Data items:
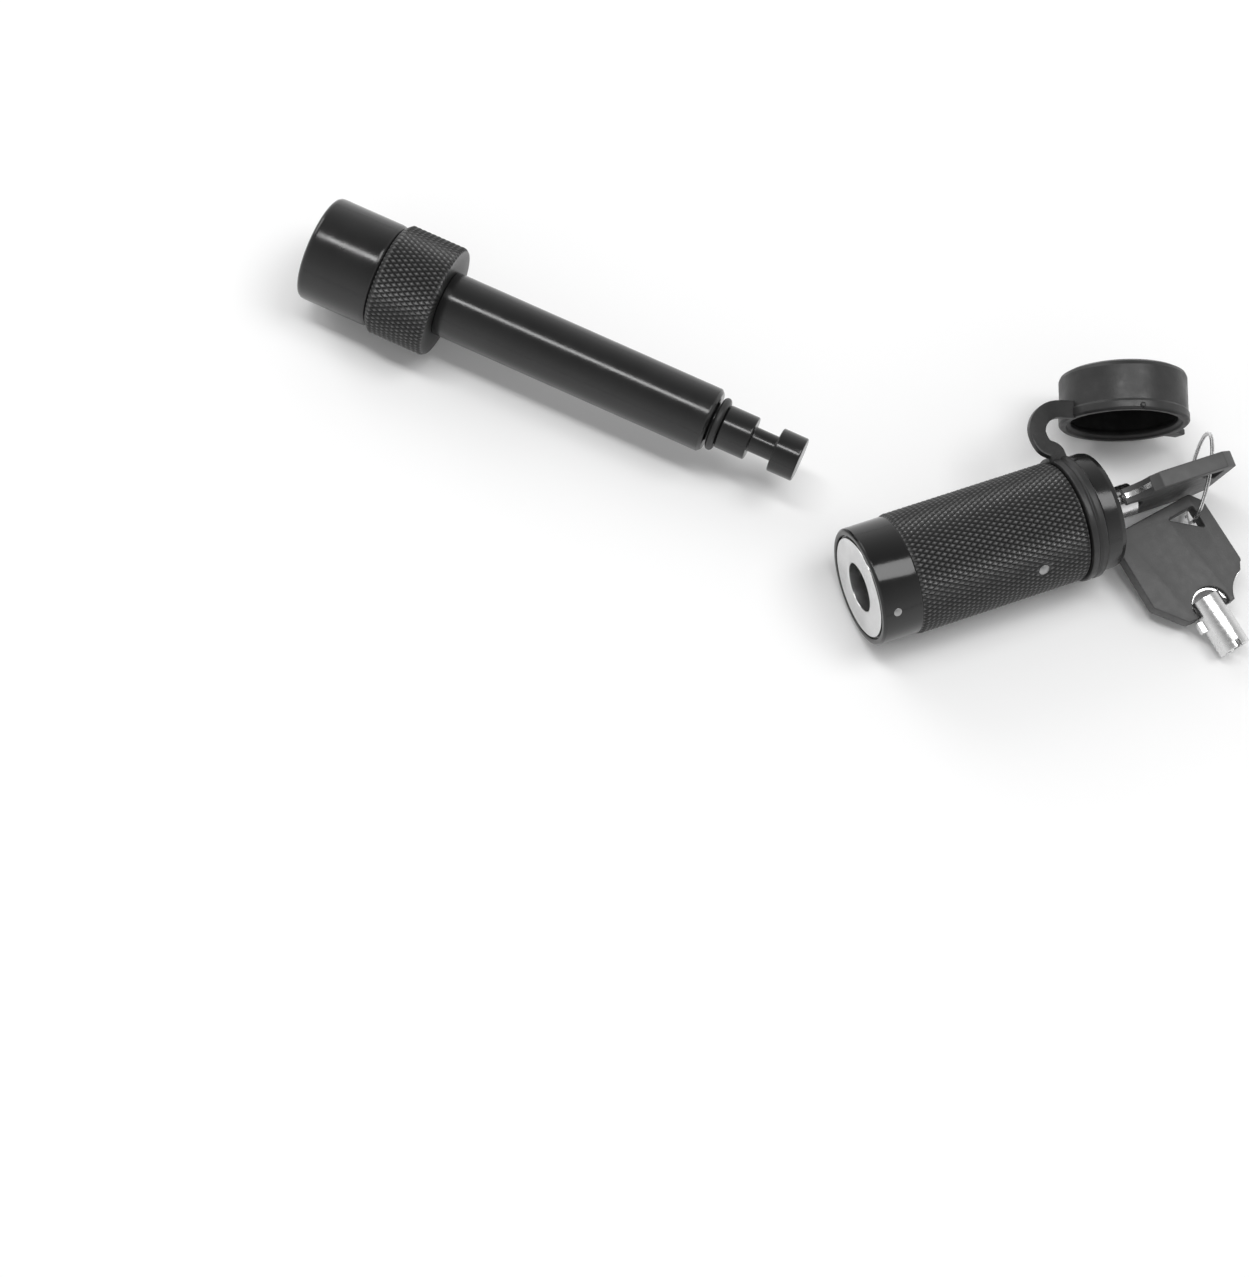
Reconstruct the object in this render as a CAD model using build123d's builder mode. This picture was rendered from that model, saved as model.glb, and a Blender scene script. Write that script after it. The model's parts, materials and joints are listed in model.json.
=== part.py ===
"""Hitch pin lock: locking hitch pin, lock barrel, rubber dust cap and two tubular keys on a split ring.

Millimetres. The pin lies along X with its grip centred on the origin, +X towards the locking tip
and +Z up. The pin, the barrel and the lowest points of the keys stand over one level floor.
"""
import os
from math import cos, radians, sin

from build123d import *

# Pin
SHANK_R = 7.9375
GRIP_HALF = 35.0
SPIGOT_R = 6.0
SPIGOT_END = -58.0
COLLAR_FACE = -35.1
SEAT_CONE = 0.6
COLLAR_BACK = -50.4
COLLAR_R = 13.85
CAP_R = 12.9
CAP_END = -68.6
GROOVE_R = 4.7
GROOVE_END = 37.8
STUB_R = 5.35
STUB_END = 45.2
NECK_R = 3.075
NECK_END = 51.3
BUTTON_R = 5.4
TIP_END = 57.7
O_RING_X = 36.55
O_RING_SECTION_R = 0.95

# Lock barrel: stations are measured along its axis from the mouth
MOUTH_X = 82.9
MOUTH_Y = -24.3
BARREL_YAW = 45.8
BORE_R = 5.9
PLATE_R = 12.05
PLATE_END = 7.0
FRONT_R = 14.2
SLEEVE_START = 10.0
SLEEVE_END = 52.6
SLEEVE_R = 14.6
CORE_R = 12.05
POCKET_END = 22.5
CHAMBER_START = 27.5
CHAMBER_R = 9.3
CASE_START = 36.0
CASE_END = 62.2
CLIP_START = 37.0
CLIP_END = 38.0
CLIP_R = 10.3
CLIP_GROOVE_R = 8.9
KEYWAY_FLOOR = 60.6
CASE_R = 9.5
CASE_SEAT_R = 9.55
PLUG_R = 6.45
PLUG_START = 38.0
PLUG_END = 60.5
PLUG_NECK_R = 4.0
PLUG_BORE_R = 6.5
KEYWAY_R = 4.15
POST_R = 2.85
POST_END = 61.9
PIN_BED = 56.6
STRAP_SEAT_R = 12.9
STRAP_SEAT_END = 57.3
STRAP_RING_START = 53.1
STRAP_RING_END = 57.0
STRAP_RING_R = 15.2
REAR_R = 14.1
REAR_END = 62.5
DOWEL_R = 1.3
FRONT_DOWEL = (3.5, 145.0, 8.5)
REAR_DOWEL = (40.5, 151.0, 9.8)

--

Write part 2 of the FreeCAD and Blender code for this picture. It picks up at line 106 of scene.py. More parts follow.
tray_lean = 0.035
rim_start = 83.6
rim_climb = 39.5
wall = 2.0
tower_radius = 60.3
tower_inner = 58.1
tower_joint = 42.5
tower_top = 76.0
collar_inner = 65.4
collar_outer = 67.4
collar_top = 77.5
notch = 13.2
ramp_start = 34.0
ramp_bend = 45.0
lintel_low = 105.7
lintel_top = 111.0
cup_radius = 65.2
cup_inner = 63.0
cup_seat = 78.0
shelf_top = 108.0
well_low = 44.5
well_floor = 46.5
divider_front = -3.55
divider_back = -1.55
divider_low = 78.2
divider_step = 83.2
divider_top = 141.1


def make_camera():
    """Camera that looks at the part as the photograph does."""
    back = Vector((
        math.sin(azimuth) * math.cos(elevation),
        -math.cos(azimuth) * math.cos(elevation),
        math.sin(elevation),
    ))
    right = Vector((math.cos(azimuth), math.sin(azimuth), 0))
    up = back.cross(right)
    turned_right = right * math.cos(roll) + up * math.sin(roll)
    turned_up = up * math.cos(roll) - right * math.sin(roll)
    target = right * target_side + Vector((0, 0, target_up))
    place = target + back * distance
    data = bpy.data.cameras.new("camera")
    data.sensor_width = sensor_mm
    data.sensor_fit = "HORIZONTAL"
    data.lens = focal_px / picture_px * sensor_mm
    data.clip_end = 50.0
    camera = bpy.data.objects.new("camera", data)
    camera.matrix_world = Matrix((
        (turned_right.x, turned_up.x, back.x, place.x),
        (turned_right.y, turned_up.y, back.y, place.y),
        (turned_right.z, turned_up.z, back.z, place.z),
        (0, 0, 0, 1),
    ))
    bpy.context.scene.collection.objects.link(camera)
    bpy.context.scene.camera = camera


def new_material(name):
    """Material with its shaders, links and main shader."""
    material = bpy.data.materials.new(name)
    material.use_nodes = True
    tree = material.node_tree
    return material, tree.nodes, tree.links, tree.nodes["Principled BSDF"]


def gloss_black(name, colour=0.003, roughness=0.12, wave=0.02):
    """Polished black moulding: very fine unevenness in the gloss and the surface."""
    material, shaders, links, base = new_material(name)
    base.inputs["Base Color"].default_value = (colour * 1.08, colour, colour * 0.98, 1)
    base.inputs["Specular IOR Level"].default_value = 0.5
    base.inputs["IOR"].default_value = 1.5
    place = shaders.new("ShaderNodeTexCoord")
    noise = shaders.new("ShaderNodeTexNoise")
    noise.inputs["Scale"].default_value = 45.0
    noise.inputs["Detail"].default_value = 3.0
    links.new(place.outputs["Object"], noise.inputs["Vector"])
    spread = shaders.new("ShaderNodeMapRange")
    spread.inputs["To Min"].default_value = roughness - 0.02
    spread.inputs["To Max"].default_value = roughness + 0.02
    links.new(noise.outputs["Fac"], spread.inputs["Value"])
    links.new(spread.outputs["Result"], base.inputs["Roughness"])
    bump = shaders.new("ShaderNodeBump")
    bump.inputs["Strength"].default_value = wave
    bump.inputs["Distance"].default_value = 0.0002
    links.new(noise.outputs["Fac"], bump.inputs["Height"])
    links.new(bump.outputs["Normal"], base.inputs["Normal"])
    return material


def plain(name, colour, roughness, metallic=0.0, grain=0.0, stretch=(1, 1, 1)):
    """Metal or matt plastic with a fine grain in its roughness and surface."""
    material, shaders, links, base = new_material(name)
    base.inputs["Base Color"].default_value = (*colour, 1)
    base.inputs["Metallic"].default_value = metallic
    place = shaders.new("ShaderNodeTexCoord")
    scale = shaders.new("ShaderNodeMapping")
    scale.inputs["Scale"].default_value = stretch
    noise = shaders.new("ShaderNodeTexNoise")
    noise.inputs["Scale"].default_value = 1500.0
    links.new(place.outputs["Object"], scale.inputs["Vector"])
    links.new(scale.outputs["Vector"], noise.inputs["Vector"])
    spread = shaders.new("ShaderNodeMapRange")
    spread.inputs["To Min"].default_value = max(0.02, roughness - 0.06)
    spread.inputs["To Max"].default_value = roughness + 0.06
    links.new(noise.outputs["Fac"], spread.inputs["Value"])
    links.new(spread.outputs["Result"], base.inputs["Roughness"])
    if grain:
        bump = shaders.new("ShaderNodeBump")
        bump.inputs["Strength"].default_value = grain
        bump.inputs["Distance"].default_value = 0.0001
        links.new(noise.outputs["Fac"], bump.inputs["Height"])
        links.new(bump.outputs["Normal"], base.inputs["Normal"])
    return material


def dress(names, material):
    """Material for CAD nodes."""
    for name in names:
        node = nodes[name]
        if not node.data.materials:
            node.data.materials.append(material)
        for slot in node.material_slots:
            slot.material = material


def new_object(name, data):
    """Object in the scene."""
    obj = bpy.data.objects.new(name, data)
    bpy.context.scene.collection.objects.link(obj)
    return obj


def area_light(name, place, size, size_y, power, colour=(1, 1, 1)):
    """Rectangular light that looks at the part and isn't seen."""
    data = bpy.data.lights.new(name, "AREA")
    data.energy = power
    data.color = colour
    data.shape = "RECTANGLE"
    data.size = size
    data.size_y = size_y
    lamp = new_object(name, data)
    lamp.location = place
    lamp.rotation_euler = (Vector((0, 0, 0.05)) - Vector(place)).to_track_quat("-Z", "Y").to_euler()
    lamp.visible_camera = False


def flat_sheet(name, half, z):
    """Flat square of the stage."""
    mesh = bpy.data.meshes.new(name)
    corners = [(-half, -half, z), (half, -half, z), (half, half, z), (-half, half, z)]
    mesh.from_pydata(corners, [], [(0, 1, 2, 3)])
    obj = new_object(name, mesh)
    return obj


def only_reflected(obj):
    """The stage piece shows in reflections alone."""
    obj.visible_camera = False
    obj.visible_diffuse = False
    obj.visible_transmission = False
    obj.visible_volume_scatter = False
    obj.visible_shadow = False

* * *

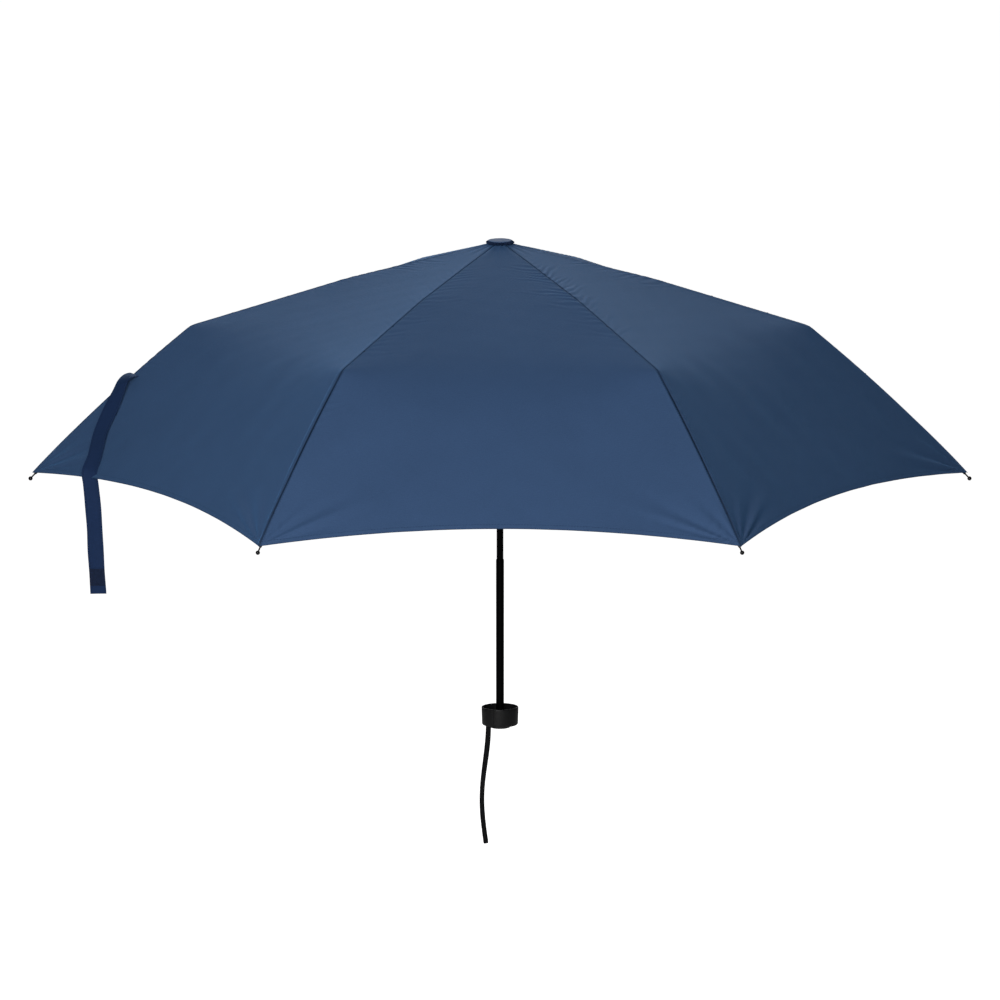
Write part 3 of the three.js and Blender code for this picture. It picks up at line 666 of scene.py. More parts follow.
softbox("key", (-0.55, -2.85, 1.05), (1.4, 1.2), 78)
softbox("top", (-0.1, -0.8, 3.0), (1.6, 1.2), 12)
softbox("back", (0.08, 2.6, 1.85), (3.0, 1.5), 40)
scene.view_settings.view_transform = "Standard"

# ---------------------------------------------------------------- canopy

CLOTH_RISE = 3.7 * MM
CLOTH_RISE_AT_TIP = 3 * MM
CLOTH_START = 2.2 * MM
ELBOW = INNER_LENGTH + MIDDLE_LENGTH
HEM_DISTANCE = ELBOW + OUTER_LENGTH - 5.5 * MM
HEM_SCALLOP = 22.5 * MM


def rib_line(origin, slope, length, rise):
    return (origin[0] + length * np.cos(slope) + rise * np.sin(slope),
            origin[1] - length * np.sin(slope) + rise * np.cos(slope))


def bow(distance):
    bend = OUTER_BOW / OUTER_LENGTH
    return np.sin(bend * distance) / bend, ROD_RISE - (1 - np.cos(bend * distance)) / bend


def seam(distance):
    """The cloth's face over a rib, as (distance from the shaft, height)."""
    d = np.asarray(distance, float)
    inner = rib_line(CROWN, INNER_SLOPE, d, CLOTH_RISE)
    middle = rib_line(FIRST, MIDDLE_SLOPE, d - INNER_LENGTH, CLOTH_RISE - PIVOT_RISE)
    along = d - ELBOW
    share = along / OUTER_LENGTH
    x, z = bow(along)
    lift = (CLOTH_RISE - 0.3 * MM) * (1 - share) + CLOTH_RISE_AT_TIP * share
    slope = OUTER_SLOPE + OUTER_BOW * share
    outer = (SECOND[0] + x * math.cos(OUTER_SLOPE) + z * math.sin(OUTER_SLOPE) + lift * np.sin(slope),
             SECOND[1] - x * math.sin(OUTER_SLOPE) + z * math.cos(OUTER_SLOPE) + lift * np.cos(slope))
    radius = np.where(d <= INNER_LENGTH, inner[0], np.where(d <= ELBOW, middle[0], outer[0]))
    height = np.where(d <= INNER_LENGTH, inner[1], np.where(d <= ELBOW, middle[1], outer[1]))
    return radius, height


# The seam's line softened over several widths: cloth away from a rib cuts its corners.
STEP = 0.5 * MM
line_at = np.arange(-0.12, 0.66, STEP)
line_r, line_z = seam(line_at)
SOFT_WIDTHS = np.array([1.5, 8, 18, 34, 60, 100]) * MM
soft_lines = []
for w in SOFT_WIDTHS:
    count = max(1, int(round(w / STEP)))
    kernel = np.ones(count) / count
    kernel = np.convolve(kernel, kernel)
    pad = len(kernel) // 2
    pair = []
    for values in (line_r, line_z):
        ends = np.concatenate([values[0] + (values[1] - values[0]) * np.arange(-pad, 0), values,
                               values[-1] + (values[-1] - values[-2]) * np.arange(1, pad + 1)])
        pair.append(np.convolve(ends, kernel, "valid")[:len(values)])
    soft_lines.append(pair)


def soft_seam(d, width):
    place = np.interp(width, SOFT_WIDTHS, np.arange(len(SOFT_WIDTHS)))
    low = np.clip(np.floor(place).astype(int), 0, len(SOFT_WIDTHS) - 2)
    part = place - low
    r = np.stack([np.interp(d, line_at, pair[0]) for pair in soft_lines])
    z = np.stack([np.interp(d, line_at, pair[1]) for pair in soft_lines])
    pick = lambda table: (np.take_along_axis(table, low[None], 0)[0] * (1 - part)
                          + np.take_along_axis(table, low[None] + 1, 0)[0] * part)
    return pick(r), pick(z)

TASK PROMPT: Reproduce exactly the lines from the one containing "Reconstruct the object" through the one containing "O_RING_SECTION_R = 0.95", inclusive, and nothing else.

RESPONSE BELOW:
Reconstruct the object in this render as a CAD model using build123d's builder mode. This picture was rendered from that model, saved as model.glb, and a Blender scene script. Write that script after it. The model's parts, materials and joints are listed in model.json.
=== part.py ===
"""Hitch pin lock: locking hitch pin, lock barrel, rubber dust cap and two tubular keys on a split ring.

Millimetres. The pin lies along X with its grip centred on the origin, +X towards the locking tip
and +Z up. The pin, the barrel and the lowest points of the keys stand over one level floor.
"""
import os
from math import cos, radians, sin

from build123d import *

# Pin
SHANK_R = 7.9375
GRIP_HALF = 35.0
SPIGOT_R = 6.0
SPIGOT_END = -58.0
COLLAR_FACE = -35.1
SEAT_CONE = 0.6
COLLAR_BACK = -50.4
COLLAR_R = 13.85
CAP_R = 12.9
CAP_END = -68.6
GROOVE_R = 4.7
GROOVE_END = 37.8
STUB_R = 5.35
STUB_END = 45.2
NECK_R = 3.075
NECK_END = 51.3
BUTTON_R = 5.4
TIP_END = 57.7
O_RING_X = 36.55
O_RING_SECTION_R = 0.95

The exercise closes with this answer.